The Inspector General Emergency Management conducted a review into the effectiveness of emergency response if a dam safety event were to occur, taking into consideration process and communications to manage around 40,000 population at risk, comprised mostly of residents within the city of Bundaberg.
An essential works program to reduce the risk was urgently prepared then executed effectively within a calendar year. This short timeframe required significant and novel amendments to Queensland’s laws to bypass normal legislated process for such a major project.
The Paradise Dam Commission of Inquiry was established to identify the root cause of the issues, the facts and circumstances that contributed to them and recommendations to consider for future dam projects. All recommendations from the commission were accepted by the Queensland government and, following an extensive stakeholder engagement exercise, have been implemented through changes in policy and methodology and described in published guideline revisions.

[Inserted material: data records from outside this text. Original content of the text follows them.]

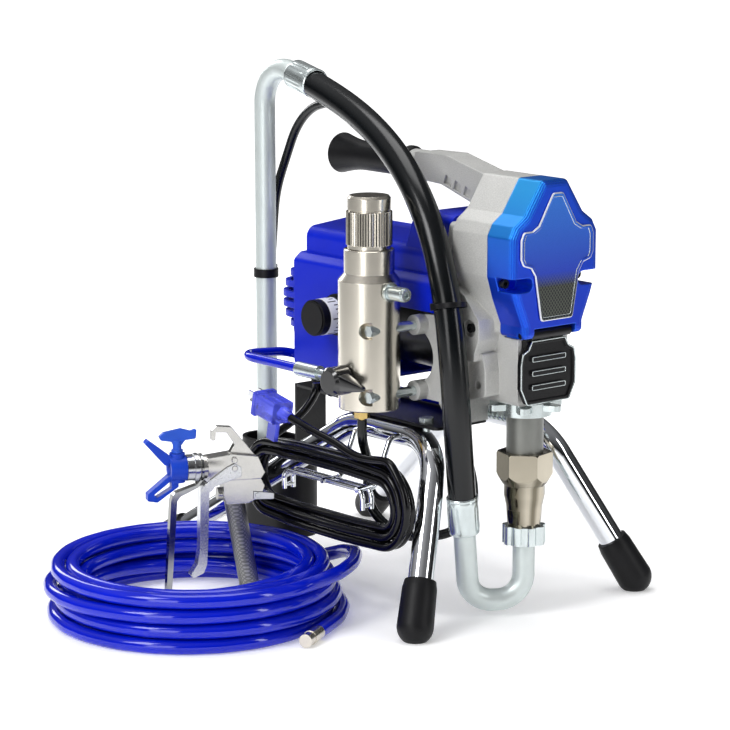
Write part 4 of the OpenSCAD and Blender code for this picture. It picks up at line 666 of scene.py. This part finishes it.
coil_total = COIL["layers"] * COIL["per_layer"]
coil_steps = math.ceil(coil_total * COIL["rings"])
coil_loops = [coil_point(coil_total * i / coil_steps) for i in range(coil_steps + 1)]
coil_end = COIL["start"] + 360 * coil_total
top_step = COIL["layers"] - 1
top_r = COIL["r"] - COIL["taper"] * top_step
coil_tail = []
for i in range(1, COIL_TAIL["rings"] + 1):
    f = i / COIL_TAIL["rings"]
    out_share = min(1, COIL_TAIL["out_rate"] * f)
    down = max(0, (f - COIL_TAIL["level"]) / (1 - COIL_TAIL["level"]))
    coil_tail.append(coil_place(
        top_r + out_share * (COIL["pitch"] + COIL_TAIL["out"]), coil_end + COIL_TAIL["turn"] * f,
        HOSE_D / 2 + COIL["layer"] * top_step * (1 - down * down * (3 - 2 * down))))
coil_in = (coil_loops[1] - coil_loops[0]).normalized()
coil_flat = coil_tail[-1] - coil_tail[-2]
coil_out = Vector((coil_flat.x, coil_flat.y, 0)).normalized()
coil_first = coil_loops[0] - HOSE_D * coil_in
coil_last = coil_tail[-1] + HOSE_D * coil_out
hose_line = relaxed(evenly([coil_first] + coil_loops + coil_tail + [coil_last], HOSE_STEP), HOSE_EASING)
hose_points = [at(*p) for p in hose_line]
spray_hose = tube("spray_hose_coil", hose_points, HOSE_D / 2000, "blue_hose", sides=24)
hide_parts("spray_hose")

# ---------------------------------------------------------------- face panel trim
COVER_FRONT = 41.3
BEAD_X, INNER_X = COVER_FRONT + 1.7, COVER_FRONT + 2.0
BEAD_R, LINE_R = 0.0012, 0.0005
PANEL = [(6, 428), (24, 398), (33, 393), (44, 393), (47, 386), (47, 368), (44, 362), (34, 359),
         (28, 350), (20, 306)]
PANEL_MIDDLE = 367
INNER_WIDTH, INNER_HEIGHT = 0.93, 0.955

outline = rounded_corners(mirrored(PANEL), 3)
bead = [at(BEAD_X, p.x, p.y) for p in outline]
tube("panel_bead", bead, BEAD_R, "satin", cyclic=True)
inner = [at(INNER_X, p.x * INNER_WIDTH, PANEL_MIDDLE + (p.y - PANEL_MIDDLE) * INNER_HEIGHT)
         for p in outline]
tube("panel_inner_line", inner, LINE_R, "zinc", cyclic=True)

# ---------------------------------------------------------------- pump door trim
DOOR = [(22, 284), (26, 276), (34, 272), (36, 262), (36, 238), (28, 222)]
DOOR_X, LOUVRE_X = 32.7, 33.6
DOOR_RIM_R = 0.0008
LOUVRE_HALF_W, LOUVRE_H, LOUVRE_CORNER = 22, 4.5, 1.2
LOUVRES_Z = (236, 250, 264)


def door_trim(name, x, rim, radius):
    tube(name, [at(x, p.x, p.y) for p in rim], radius, "zinc", "pump_door", cyclic=True)


door_trim("door_rim", DOOR_X, rounded_corners(mirrored(DOOR), 2), DOOR_RIM_R)
for i, low in enumerate(LOUVRES_Z):
    high = low + LOUVRE_H
    bar = [(-LOUVRE_HALF_W, low), (LOUVRE_HALF_W, low), (LOUVRE_HALF_W, high), (-LOUVRE_HALF_W, high)]
    door_trim(f"door_louvre_rim_{i}", LOUVRE_X, rounded_corners(bar, LOUVRE_CORNER, 3), LINE_R)

# ---------------------------------------------------------------- knob band
KNOB_X, KNOB_Z, KNOB_R = -207, 284, 18.5
KNOB_FOOT_Y = -71.6
BAND_LOW, BAND_HIGH = 5, 21
BAND_INNER_R, BAND_OUTER_R = KNOB_R - 1, KNOB_R + 0.25
TICKS, LONG_EVERY = 24, 4
TICK_LOW, LONG_TICK, SHORT_TICK = 8, 10, 5
TICK_HALF_TURN = 0.03
TICK_RADII = (KNOB_R - 0.1, KNOB_R + 0.42)
BOX_FACES = [(0, 1, 2, 3), (4, 5, 6, 7), (0, 1, 5, 4), (1, 2, 6, 5), (2, 3, 7, 6), (3, 0, 4, 7)]

band = [(BAND_INNER_R, BAND_LOW), (BAND_OUTER_R, BAND_LOW), (BAND_OUTER_R, BAND_HIGH),
        (BAND_INNER_R, BAND_HIGH)]
turned("knob_band", band, at(KNOB_X, KNOB_FOOT_Y, KNOB_Z), (0, -1, 0), "white_band",
       72, body="pressure_knob")
for i in range(TICKS):
    a = 2 * math.pi * i / TICKS
    high = TICK_LOW + (SHORT_TICK if i % LONG_EVERY else LONG_TICK)
    corners = [(a - TICK_HALF_TURN, TICK_LOW), (a + TICK_HALF_TURN, TICK_LOW),
               (a + TICK_HALF_TURN, high), (a - TICK_HALF_TURN, high)]
    verts = [at(KNOB_X + r * math.cos(turn), KNOB_FOOT_Y - h, KNOB_Z + r * math.sin(turn))
             for r in TICK_RADII for turn, h in corners]
    mesh_piece(f"knob_tick_{i:02d}", verts, BOX_FACES, "black_plastic",
               "pressure_knob")

# ---------------------------------------------------------------- crimped ferrules
HOSE_R = 14
FERRULE_R = HOSE_R + 1.5
FERRULE_BORE = 12.2
FERRULE_END = 36.3
FERRULE_FROM = 64
CRIMP_DEPTH, CRIMP_SIDES, CRIMP_RAISED = 0.45, 8, 5
drop_corner = Vector((-388, -20, 530))
hose_top = Vector((-222, -36, 497))
drop_dir = (hose_top - drop_corner).normalized()
drop_end = drop_corner + FERRULE_FROM * drop_dir
hose_low = Vector((-10, -86, 258))
low_end = Vector((-22, -60, 92))
low_dir = (hose_low - low_end).normalized()

# (radius, height), with a third value where the crimps ripple it
FERRULE = [
    (FERRULE_BORE, -2.3), (FERRULE_R - 0.6, -2.3), (FERRULE_R, -1.2), (FERRULE_R, 2.5),
    (FERRULE_R - 0.35, 3.4, "crimped"), (FERRULE_R - 0.35, 26.5, "crimped"), (FERRULE_R, 27.5),
    (FERRULE_R, 32.6), (FERRULE_R - 0.2, 33), (FERRULE_R + 0.2, 33.6), (FERRULE_R + 0.2, 35.2),
    (FERRULE_R - 0.8, FERRULE_END), (HOSE_R + 0.1, FERRULE_END), (HOSE_R + 0.1, 0.2),
    (FERRULE_BORE, 0.2),
]


def crimp(i):
    return CRIMP_DEPTH if i % CRIMP_SIDES < CRIMP_RAISED else 0.0


upper = turned("ferrule_upper", FERRULE, at(*drop_end), drop_dir, "zinc", 112, crimp)
lower = turned("ferrule_lower", FERRULE, at(*low_end), low_dir, "zinc", 112, crimp)
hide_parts("hose_ferrules")
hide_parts("hose_ferrules")

# ---------------------------------------------------------------- suction hose
SUCTION_MIDDLE = [Vector((-104, -61, 451)), Vector((-24, -79, 358))]
SUCTION_INSET = 4
SUCTION_STEP = 5
SUCTION_EASING = 420
slack = [drop_end + SUCTION_INSET * drop_dir, hose_top, *SUCTION_MIDDLE, hose_low,
         low_end + SUCTION_INSET * low_dir]
suction_line = relaxed(evenly(slack, SUCTION_STEP), SUCTION_EASING)
suction_hose = tube("suction_hose_skin", [at(*p) for p in suction_line], HOSE_R / 1000, "black_hose",
                    sides=32)
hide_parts("suction_hose")

# ---------------------------------------------------------------- floor
# A white sweep under and behind the machine, on a pale studio floor.
FLOOR_HALF = 30
FLOOR_Z = -0.0002
PALE, WHITE_A, WHITE_B = (0.70, 0.70, 0.70), (0.90, 0.90, 0.905), (0.92, 0.92, 0.92)
PALE_GLOW = 0.10
SWEEP_HALF_W, SWEEP_WIDENS = 0.95, -0.16
right = Vector((math.cos(CAMERA_AZIMUTH), math.sin(CAMERA_AZIMUTH), 0))
near = Vector((math.sin(CAMERA_AZIMUTH), -math.cos(CAMERA_AZIMUTH), 0))

floor_mat, tree, shader = new_material("white_sweep")
place = tree.position()
nearness = tree.measure("DOT_PRODUCT", place, near)
from_middle = tree.maths("ABSOLUTE", tree.measure("DOT_PRODUCT", place, right))
sweep_half = tree.maths("MULTIPLY_ADD", nearness, SWEEP_WIDENS, SWEEP_HALF_W)
inside = tree.maths("SUBTRACT", sweep_half, from_middle)
white = tree.maths("MULTIPLY", tree.ramp(inside, -0.25, 0.15, 0, 1),
                   tree.ramp(nearness, 0.75, 1.15, 1, 0))
glow = tree.ramp(tree.measure("LENGTH", place), 0.25, 1.3, 0.30, 0.95)
tree.feed_all(shader, {
    "Base Color": tree.mix(white, PALE, tree.mix(tree.noise(place, 3), WHITE_A, WHITE_B)),
    "Emission Strength": tree.maths("MAXIMUM", tree.maths("MULTIPLY", glow, white), PALE_GLOW),
    "Emission Color": (1, 1, 1, 1),
    "Roughness": 0.75,
    "Specular IOR Level": 0.2,
})

floor_mesh = bpy.data.meshes.new("floor")
floor_mesh.from_pydata([(-FLOOR_HALF, -FLOOR_HALF, 0), (FLOOR_HALF, -FLOOR_HALF, 0),
                        (FLOOR_HALF, FLOOR_HALF, 0), (-FLOOR_HALF, FLOOR_HALF, 0)], [], [(0, 1, 2, 3)])
floor_mesh.materials.append(floor_mat)
floor = bpy.data.objects.new("floor", floor_mesh)
floor.location = (0, 0, FLOOR_Z)
bpy.context.scene.collection.objects.link(floor)

# ---------------------------------------------------------------- light
CENTRE = Vector((0, 0, 0.25))
# name, place from the centre (to the right, towards the camera, up), size, watts
LIGHTS = [
    ("key_softbox", (-1.5, 1.5, 1.6), (0.9, 1.3), 34),
    ("fill_softbox", (2.0, 1.2, 0.7), (0.35, 1.6), 12),
    ("front_card", (-1.1, 2.3, 0.35), (0.9, 1.2), 13),
    ("top_softbox", (0.0, -0.3, 2.3), (1.6, 1.6), 30),
    ("rim_softbox", (-1.2, -1.8, 1.1), (0.5, 1.4), 12),
]
for name, (to_right, to_camera, up), size, power in LIGHTS:
    data = bpy.data.lights.new(name, "AREA")
    data.shape = "RECTANGLE"
    data.size, data.size_y = size
    data.energy = power
    light = bpy.data.objects.new(name, data)
    light.location = CENTRE + right * to_right + near * to_camera + Vector((0, 0, up))
    light.rotation_euler = (CENTRE - light.location).to_track_quat("-Z", "Y").to_euler()
    bpy.context.scene.collection.objects.link(light)

# Dark low down and to the right, for the plated pieces to mirror, and pale where the camera sees it.
BACKDROP = 0.85
world = bpy.data.worlds.new("studio")
bpy.context.scene.world = world
tree = Tree(world)
background = tree.add("ShaderNodeBackground")
tree.feed(tree.add("ShaderNodeOutputWorld").inputs["Surface"], background.outputs["Background"])
direction = tree.add("ShaderNodeTexCoord").outputs["Generated"]
by_height = tree.ramp(tree.split(direction)[2], 0.15, 0.75, 0.05, 0.55)
by_side = tree.ramp(tree.measure("DOT_PRODUCT", direction, right), -0.7, 0.3, 1.0, 0.35)
seen = tree.maths("MULTIPLY", tree.add("ShaderNodeLightPath").outputs["Is Camera Ray"], BACKDROP)
tree.feed_all(background, {
    "Strength": tree.maths("MAXIMUM", tree.maths("MULTIPLY", by_height, by_side), seen),
    "Color": (1.0, 1.0, 1.02, 1),
})

bpy.context.scene.view_settings.view_transform = "Standard"
bpy.context.scene.view_settings.look = "None"
bpy.context.scene.view_settings.exposure = 0.0
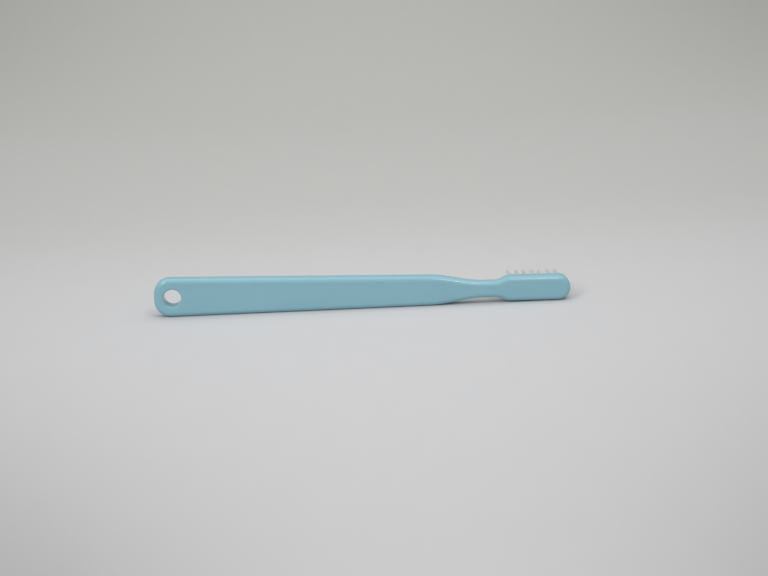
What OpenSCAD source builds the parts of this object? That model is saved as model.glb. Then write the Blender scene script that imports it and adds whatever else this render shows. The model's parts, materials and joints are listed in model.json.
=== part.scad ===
// Manual toothbrush: a one-piece moulded handle, thirty folded nylon tufts and their metal anchors.
// The brush is drawn along X from its tail, with its flat back at Y = 0, its bristles towards +Y
// and its width along Z. It is then stood on its long lower edge.

/* [Grip] */
// Length of the straight tapering grip, from the tail end to the shoulder
grip_l = 109; // [95:0.5:125]
// Width of the tail across its corners
tail_w = 15.6; // [14:0.1:19]
// Width of the grip where the shoulder starts
shoulder_w = 12; // [11:0.1:14]
// Thickness of the grip
grip_t = 6; // [5:0.1:8]
// Radius of the grip's rounded long edges
grip_edge_r = 2; // [1:0.1:2.4]
// Radius of the tail's two corners in plan
tail_corner_r = 6.4; // [5:0.1:7]

/* [Hang hole] */
// Diameter of the hang hole
hang_d = 7; // [4:0.1:8]
// Distance of the hang hole's centre from the tail end
hang_inset = 7.3; // [6.5:0.1:20]
// Radius of the hang hole's rounded rims
hang_rim_r = 0.8; // [0.2:0.1:1.2]

/* [Neck] */
// Length of the shoulder, from the grip to the neck
shoulder_l = 21.5; // [15:0.5:30]
// Length of the straight neck
neck_l = 4.4; // [2:0.1:20]
// Width of the neck
neck_w = 6.7; // [5.5:0.1:8]
// Thickness of the neck
neck_t = 5.5; // [4.6:0.1:7]
// Radius of the neck's rounded long edges
neck_edge_r = 2; // [1:0.1:2.2]

/* [Head] */
// Length of the heel, where the neck widens to the head
heel_l = 6.2; // [5:0.1:12]
// Length of the head, from the heel to the tip
head_l = 23.9; // [23.5:0.1:32]
// Width of the head
head_w = 10; // [9.8:0.1:14]
// Thickness of the head
head_t = 5.8; // [4.8:0.1:7]
// Radius of the rounded edges of the head's back
head_edge_r = 2; // [0.8:0.1:2.2]
// Radius of the rounded edges of the head's front face, outside the tufts
head_front_edge_r = 0.9; // [0.4:0.1:1.2]

/* [Tufts] */
// Length of the bristles above the head
bristle_l = 9.5; // [7:0.1:12]
// Diameter of a tuft hole
tuft_d = 1.6; // [1.6:0.05:1.8]
// Depth of a tuft hole
tuft_depth = 3.6; // [2.8:0.1:3.8]
// Distance between tufts along a row
tuft_pitch = 3.16; // [2.6:0.02:3.2]
// Distance between rows
row_pitch = 2.1; // [2:0.01:2.3]
// Distance of an edge row's first tuft from the end of the heel
first_tuft_x = 0.4; // [0:0.1:0.6]
// Number of rows
row_count = 4; // [2:1:4]
// Number of tufts in an edge row; an inner row has one more and starts half a pitch earlier
edge_tuft_count = 7; // [4:1:7]
// Diameter round the three corners of a modelled strand
strand_d = 0.32; // [0.2:0.01:0.32]
// Least gap between the strands of a tuft at their roots
strand_gap = 0.04; // [0.02:0.01:0.04]
// How far the outer strands spread between root and tip
strand_spread_w = 0.2; // [0:0.01:0.25]

/* [Anchors] */
// Thickness of an anchor's flat wire
anchor_t = 0.25; // [0.15:0.01:0.35]
// Height of an anchor along its hole
anchor_h = 1.3; // [1:0.1:1.5]
// Thickness of the filament fold under an anchor
fold_t = 0.5; // [0.3:0.05:0.7]

/* [Hidden] */
// Gap between a tuft and its hole, and between an anchor and what holds it
seat_gap = 0.03;
// How far a cutting shape runs past the face it cuts
overrun = 1;
// How far a strand reaches into the root of its tuft
strand_root = 0.6;

// Strands of a tuft: one in the middle, then a ring inside a ring
ring_strands = [1, 5, 10];
// Bézier handle lengths of the shoulder and heel curves, as shares of their length
curve_shares = [0.36, 0.42];

// Steps round an edge's quarter circle, round the tail's corners, along the curves and round the toe
edge_steps = 7;
tail_steps = 12;
shoulder_steps = 18;
heel_steps = 14;
toe_steps = 18;

// Places along the brush, from the tail end
neck_x = grip_l + shoulder_l;
heel_x = neck_x + neck_l;
head_x = heel_x + heel_l;
brush_l = head_x + head_l;

// Angle between the brush's axis and a side of the grip, which runs from the shoulder to touch a tail corner
tail_centre = [tail_corner_r, tail_w / 2 - tail_corner_r];
side = [grip_l, shoulder_w / 2] - tail_centre;
taper = asin(tail_corner_r / norm(side)) - atan2(side.y, side.x);

// Sizes of one tuft's strands and root
strand_r = strand_d / 2;
inner_ring_r = 2 * strand_r + strand_gap;
ring_radii = [0, inner_ring_r, inner_ring_r + 1.5 * strand_r + strand_gap];
root_d = tuft_d - 2 * seat_gap;
root_l = tuft_depth - seat_gap;

row_list = [0 : row_count - 1];
function is_edge_row(row) = row == 0 || row == row_count - 1;
function tufts_in(row) = is_edge_row(row) ? edge_tuft_count : edge_tuft_count + 1;
function tuft_name(row, i) = str("tuft_row", row + 1, "_", i + 1);
function anchors_name(row) = str("anchors_row", row + 1);

// Plan outline. A station is [x, z, angle of the outward normal]; the upper half runs from tail to tip.
function arc(centre, r, from, to, steps) = [
    for (k = [0 : steps])
        let (a = from + (to - from) * k / steps)
        [centre.x + r * cos(a), centre.y + r * sin(a), a]
];

// A cubic Bézier curve between two stations, square to their normals.
function curve(start, end, share, steps) =
    let (
        pull = share * (end.x - start.x),
        p0 = [start.x, start.y],
        p1 = p0 + pull * [sin(start.z), -cos(start.z)],
        p3 = [end.x, end.y],
        p2 = p3 - pull * [sin(end.z), -cos(end.z)]
    )
    [
        for (k = [0 : steps])
            let (
                u = k / steps,
                v = 1 - u,
                p = v * v * v * p0 + 3 * v * v * u * p1 + 3 * v * u * u * p2 + u * u * u * p3,
                d = v * v * (p1 - p0) + 2 * v * u * (p2 - p1) + u * u * (p3 - p2)
            )
            [p.x, p.y, atan2(d.x, -d.y)]
    ];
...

For future dam projects the lessons learnt highlighted the need for early and ongoing engagement of
independent technical review, project governance that is cognisant of risk and the ownership and capacity to bear of that risk, the need to consider testing to confirm critical design parameters and the need for an effective regulator. The essential works program has established a precedent for the timely and appropriate application of risk reduction measures.